The new model: experience as a service
Here's the opportunity that a lot of teams are missing. You don't necessarily need to hire a full team of senior engineers to get the benefits of their expertise. What you need is access to experienced developers who can:
- Review and harden AI-generated code before it goes anywhere near production
- Make architectural decisions that set the right foundation early, when changes are cheap
- Identify the risks you don't know you're taking — the security holes, the scaling bottlenecks, the compliance gaps
- Mentor and upskill your team so they get better at evaluating AI output themselves
- Translate business needs into technical direction, ensuring what gets built is actually what's needed
Think of it as a major productivity boost for your AI-assisted development workflow. The AI handles the volume. The experienced developer handles the value.
The bottom line
AI coding tools have compressed the time it takes to go from idea to working code. That's transformative. But they haven't compressed the time it takes to understand a problem domain, anticipate failure modes, or make sound technical decisions under uncertainty.
If anything, the speed of AI-generated code makes experienced developers more important, not less.
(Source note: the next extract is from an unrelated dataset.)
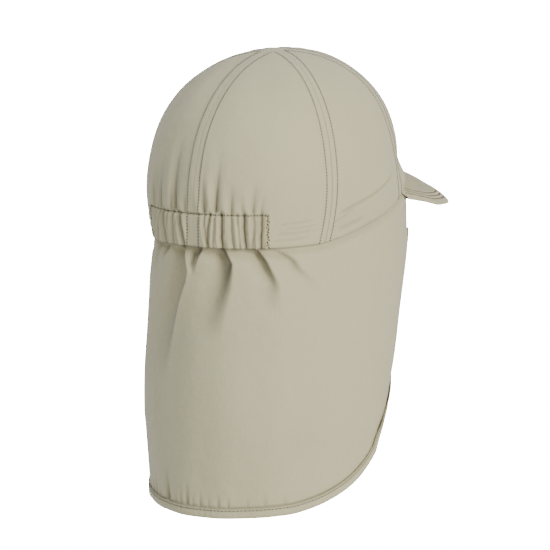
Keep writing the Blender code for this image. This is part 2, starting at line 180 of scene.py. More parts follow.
def crown_relief(turn, above_rim):
    """How far the crown's cloth stands out from its smooth form, in metres, and how much its
    gathers keep the light out, from 0 to 1."""
    relief = 0.0006 * ripple(turn, above_rim, 42.0, 0.07, 4) * eased((180.0 - np.abs(turn)) / 20.0)
    shade = 0.0 * relief
    over = above_rim - CASING_HEIGHT
    in_casing = np.clip(above_rim / CASING_HEIGHT, 0.0, 1.0)
    gathered = eased((CASING_END_TURN - np.abs(turn)) / 2.0)
    beside_seam = eased((np.abs(turn) - 3.2) / 1.5)
    puff = 0.0016 * np.sin(math.pi * (0.12 + 0.88 * in_casing)) ** 0.7 * gathered * (over < 0)
    relief = relief + puff * (0.35 + 0.65 * beside_seam)
    hem_flare = 0.0009 * (1.0 - in_casing) ** 2 * eased((75.0 - np.abs(turn)) / 20.0)
    relief = relief + hem_flare
    for top, low, width, depth in zip(*(PLEATS[c] for c in PLEATS)):
        sway = 0.4 * np.sin(in_casing * 5.0 + low) + 0.12 * np.sin(in_casing * 17.0 + 3.0 * top)
        centre = between(low, top, in_casing) + sway * 0.6
        beside = (turn - centre) / width
        valley = np.exp(-np.sqrt(beside**2 + 0.04)) - 0.30 * pressed(np.abs(beside), 2.6, 0.9)
        fade = np.where(over < 0, 1.0, np.maximum(0.0, 1.0 - over / 0.006) ** 2)
        relief = relief - 0.001 * depth * valley * fade
        # Painted shade in each pleat, set a little to the right of its valley, where the slope faces away
        # from the light
        dim = np.exp(0.2 - np.sqrt(((beside - 0.25) * 1.1) ** 2 + 0.04)) * fade
        shade = np.maximum(shade, min(0.9, depth / 3.0) * dim)
    for low, top, run, width, depth in zip(*(CROWN_FOLDS[c] for c in CROWN_FOLDS)):
        along = np.clip(over / (0.001 * run), 0.0, 1.0)
        centre = between(low, top, along)
        spread = width * (1.0 + 1.1 * along)
        beside = (turn - centre) / spread
        valley = np.exp(-np.sqrt(beside**2 + 0.04) * 1.2) - 0.40 * pressed(beside, -2.4, 1.2)
        strength = (1.0 - eased(along)) * eased(over / 0.0025) * (over > 0)
        relief = relief - 0.001 * depth * valley * strength
        # Painted shade in each fold, set the same way
        dim = np.exp(0.2 - np.sqrt(((beside - 0.25) * 1.5) ** 2 + 0.04)) * strength**1.2
        shade = np.maximum(shade, min(1.0, depth / 2.6) * 0.85 * dim)
    stitch_line = pressed(above_rim, CASING_HEIGHT, 0.0010) * gathered
    relief = relief - 0.0011 * stitch_line
    # A painted shadow line at the hem, where the crown's lower edge overhangs the flap, and painted shade
    # along the casing's stitch line
    hem_shadow_line = np.exp(-above_rim / 0.0007)
    shade = np.maximum(shade, np.maximum(0.30 * stitch_line, (0.45 + 0.25 * gathered) * hem_shadow_line))
    right = np.abs(turn)
    relief = relief + 0.0015 * pressed(right, 129.0, 9.0) * pressed(above_rim, 0.003, 0.005)
    relief = relief - 0.0010 * pressed(right, 130.0, 14.0) * pressed(above_rim, 0.017, 0.007)
    for start, end, low_mm, high_mm, width, depth in zip(*(CREASES[c] for c in CREASES)):
        along = (right - start) / (end - start)
        line = 0.001 * between(low_mm, high_mm, np.clip(along, 0.0, 1.0))
        ends = eased(along / 0.12) * eased((1.0 - along) / 0.35)
        crease = pressed(above_rim, line, 0.001 * width)
        roll = 0.8 * pressed(above_rim, line - 0.0024 * width, 0.0022 * width)
        relief = relief - 0.0018 * depth * (crease - roll) * ends
        # Painted shade in each crease
        shade = np.maximum(shade, 0.45 * depth * crease * ends)
    return relief, np.clip(shade, 0.0, 1.0)


def crown_face(turn, level, depth=0.0, gathers=1.0):
    """Points at a depth below the crown's outer face, with its gathers and folds."""
    turn, level = np.broadcast_arrays(np.asarray(turn, float), np.asarray(level, float))
    nudge = np.where(level < 0.9, 0.002, -0.00002)
    point = crown_form(turn, level)
    along = crown_form(turn + 0.5, level) - crown_form(turn - 0.5, level)
    up = (crown_form(turn, level + nudge) - point) * np.sign(nudge)[..., None]
    outward = np.cross(along, up)
    outward /= np.linalg.norm(outward, axis=-1, keepdims=True)
    above_rim = level * (CROWN_HEIGHT - rim_height(turn))
    shown = eased((1.0 - level) / 0.08) * gathers
    return point + outward * (crown_relief(turn, above_rim)[0] * shown - depth)[..., None]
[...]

When you can produce code 10 times faster, the cost of producing the wrong code 10 times faster is enormous. You need someone in the loop who can tell the difference.
The future of software development isn't AI or experienced developers. It's AI with experienced developers — and the teams that figure that out first are going to build better software, faster, with fewer expensive mistakes.
Invest in the experience. The AI is the easy part.